Pada Semester I Tahun 2013, BPK telah melakukan pemeriksaan dengan tujuan tertentu (PDTT) pada 21 objek pemeriksaan di lingkungan BUMN dan menemukan 510 kasus yang terdiri atas 234 kasus kelemahan sistem pengendalian intern dan 276 kasus ketidakpatuhan terhadap ketentuan perundang-undangan. Dari jumlah kasus ketidakpatuhan, dapat dirinci bahwa : (1) sebanyak 3 kasus merupakan temuan kerugian negara sebesar Rp1,32 miliar; 38 kasus merupakan temuan kerugian perusahaan/korporasi sebesar Rp1,77 triliun, dan 52 kasus merupakan temuan kekurangan penerimaan sebesar Rp832,93 miliar; dan (2) sebanyak 6 kasus merupakan temuan ketidakhematan sebesar Rp4.19 miliar; sebanyak 2 kasus merupakan temuan ketidakefisienan sebesar Rp2,28 miliar; dan sebanyak 28 kasus merupakan temuan ketidakefektivan sebesar Rp44,75 triliun.

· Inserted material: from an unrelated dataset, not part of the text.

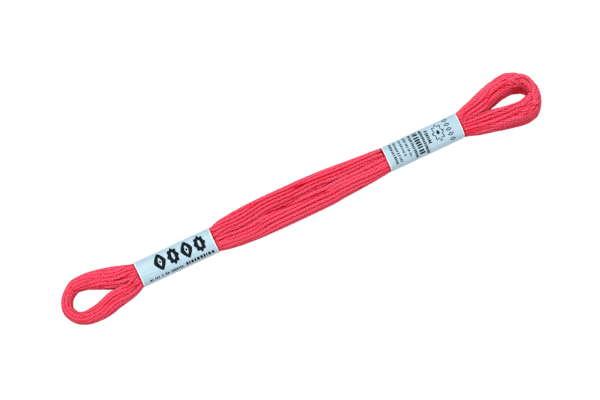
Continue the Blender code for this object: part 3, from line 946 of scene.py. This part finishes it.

Dengan penyelenggaraan simposium ini diharapkan para pelaku usaha atau pengelola BUMN dapat meningkatkan efektivitas penerapan sistem pengendalian intern dan pengelolaan risiko perusahaan secara terpadu, menyeluruh dan dalam jangka panjang. Dengan demikian, kasus-kasus yang terjadi, baik terkait dengan kelemahan sistem pengendalian intern maupun ketidakpatuhan terhadap ketentuan peraturan perundang-undangan dapat diminimalkan. Simposium ini diselenggarakan dengan tujuan untuk (1) memperoleh pemahaman yang memadai atas The Committee of Sponsoring Organizations of the Treadway Commission (COSO) 2013 dan Enterprise Risk Management (ERM) serta pengetahuan atas praktek-praktek terbaik (best practice) dari penerapan COSO 2013 dan ERM; (2) para peserta seminar, baik dari kalangan manajemen BUMN, maupun pengawas dan pemeriksa memiliki kesamaan persepsi terhadap konsep dan penerapan COSO 2013 dan ERM; dan (3) memberikan masukan konstruktif terhadap penerapan COSO 2013 dan ERM di lingkungan BUMN. Melalui simposium ini diharapkan akan muncul pemikiran-pemikiran strategis yang didasarkan pada pengalaman empiris dan selanjutnya mengimplementasikan hasilnya untuk meningkatkan nilai tambah bagi perusahaan masing-masing.